With a new A-League season underway and an Asian Cup on home soil within sight, the pressure will ramp up on Spiranovic once again. Both the Socceroos and Western Sydney need a fit-and-in-form “Spira” if success can be realised. A pleasing thing is that the centre back is far from satisfied, nearly a decade into his footballing career, about his own progress. The 2014 World Cup was a highlight but he still wants to grow and get better.

Spiranovic has always had the technical gifts but he’s now adding the physical side, combined with leadership, to his game. The often-aloof figure has always been more Franz Beckenbauer than Tony Butcher as a defender, more Gerard Pique than Kevin Muscat, but now he’s showing a hard edge in his play.

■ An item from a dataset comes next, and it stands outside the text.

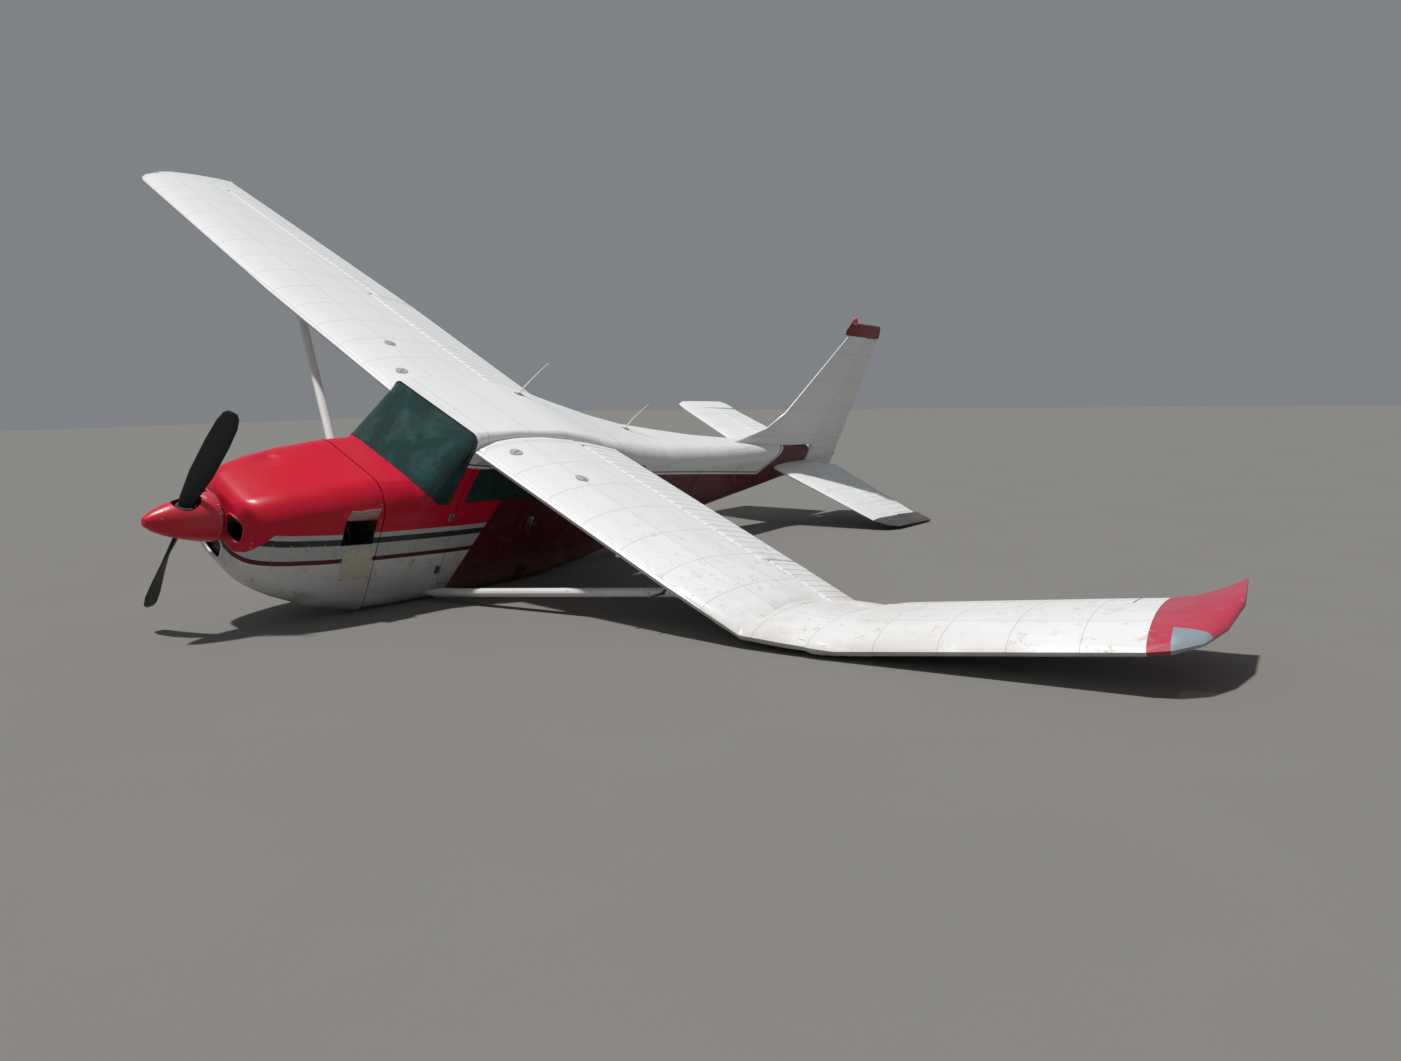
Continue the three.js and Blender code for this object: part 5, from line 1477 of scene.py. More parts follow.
def build_wheel():
    tyre = spun(tyre_profile(), WHEEL_CENTRE, (1, 0, 0), sides=72)
    dress(tyre, "tyre_with_tread", "wheel_right", finish("rubber"), angle=25)
    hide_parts("tyre_right")
    reskin("wheel_hub_right", finish("wheel"), angle=30)
    bolts = []
    for i in range(8):
        turn = 2 * math.pi * i / 8
        bolts.append((WHEEL_CENTRE + Vector((-0.0600, 0.050 * math.cos(turn), 0.050 * math.sin(turn))),
                      Vector((-1, 0, 0))))
    screws(bolts, "wheel_bolts", "wheel_right", radius=0.008)
    cap = [(0.0185, -0.0603), (0.034, -0.0603), (0.034, -0.064), (0.030, -0.068), (0.0185, -0.069)]
    cap = dress(spun(cap, WHEEL_CENTRE, (1, 0, 0), sides=36), "wheel_bearing_ring", "wheel_right",
                finish("steel"))
    stem = rod(WHEEL_CENTRE + Vector((-0.058, 0.058, 0)), WHEEL_CENTRE + Vector((-0.078, 0.062, 0)),
               0.004, 0.003, sides=10)
    dress(stem, "wheel_valve", "wheel_right", finish("rubber"))
    disc = [(0.024, 0.062), (0.046, 0.062), (0.046, 0.0895), (0.086, 0.0895), (0.086, 0.0945),
            (0.024, 0.0945)]
    dress(spun(disc, WHEEL_CENTRE, (1, 0, 0), sides=48), "brake_disc", "wheel_right", finish("steel"))
    middle = WHEEL_CENTRE + Vector((0.092, -0.088, 0.020))
    parts = [
        cube(middle + Vector((-0.0080, 0.012, 0)), (0.0050, 0.040, 0.070), rounding=0.0015, segments=1),
        cube(middle + Vector((0.0180, 0.006, 0)), (0.0240, 0.056, 0.078), rounding=0.006),
        cube(middle + Vector((0.0050, -0.018, 0)), (0.0310, 0.012, 0.078), rounding=0.004),
        rod(middle + Vector((0.028, 0.010, 0.018)), middle + Vector((0.042, 0.010, 0.018)), 0.015, sides=18,
            rounding=0.002),
        rod(middle + Vector((0.028, 0.010, -0.018)), middle + Vector((0.042, 0.010, -0.018)), 0.015,
            sides=18,
            rounding=0.002),
        cube(middle + Vector((0.0200, 0.060, 0)), (0.0100, 0.070, 0.046), rounding=0.003),
    ]
    dress(joined(parts), "brake_caliper", "airframe", finish("cast"))


def build_right_leg():
    reskin("main_leg_right", finish("leg"), angle=28)
    line = [Vector((x + 0.004, WHEEL_CENTRE.y - 0.040, z + 0.020)) for x, z in LEG_PATH[:4]]
    line += [Vector((-1.172, 2.890, -1.170)), Vector((-1.170, 2.868, -1.176))]
    dress(pipe(line, 0.0032, sides=2), "brake_line", "airframe", finish("steel"))
    clips = []
    for (x, z), (next_x, next_z) in zip(LEG_PATH[1:3], LEG_PATH[2:4]):
        for share in (0.25, 0.75):
            spot = Vector((x + (next_x - x) * share, WHEEL_CENTRE.y, z + (next_z - z) * share))
            turn = (0, -math.atan2(next_z - z, next_x - x), 0)
            clips.append(cube(spot, (0.012, 0.112, 0.030), turn=turn, rounding=0.003, segments=1))
    dress(joined(clips), "brake_line_clips", "airframe", finish("black trim"))
    boot = cube((-0.497, 2.950, -0.632), (0.075, 0.170, 0.070), turn=(0, math.radians(-16), 0),
                rounding=0.014,
                segments=3)
    with Editing(boot) as edit:
        edit.choose(lambda face: face.normal.x < -0.8)
        bpy.ops.transform.resize(value=(1, 0.86, 0.72))
    dress(boot, "leg_fairing", "airframe", finish("strut"))
    step = cube((-0.640, 2.880, -0.694), (0.110, 0.150, 0.010), turn=(0, math.radians(-20), 0),
                rounding=0.004)
    dress(step, "leg_step", "airframe", finish("black trim"))


# Broken parts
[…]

Tony Popovic believes there’s more development in him as he enters his prime and so does Ange Postecoglou. Both state that the 26-year-old has matured and is going to the next level; even establishing himself as the central figurehead of the new national team is possible. Perhaps the best of Matthew Thomas Spiranovic is yet to come.

“It’s up to him,” Postecoglou says. “He’s got that opportunity. He’s still young enough, too; he’s definitely got another World Cup in him and lots of international football. He seems pretty content at the Wanderers and he’s still got some challenges there; football will always throw challenges and I’m sure he’s still got some ahead of him. But I think he understands himself now better, manages his body better and I think he has more confidence in his own ability now. Having played at a World Cup, there should be no real doubts about whether he could compete there.”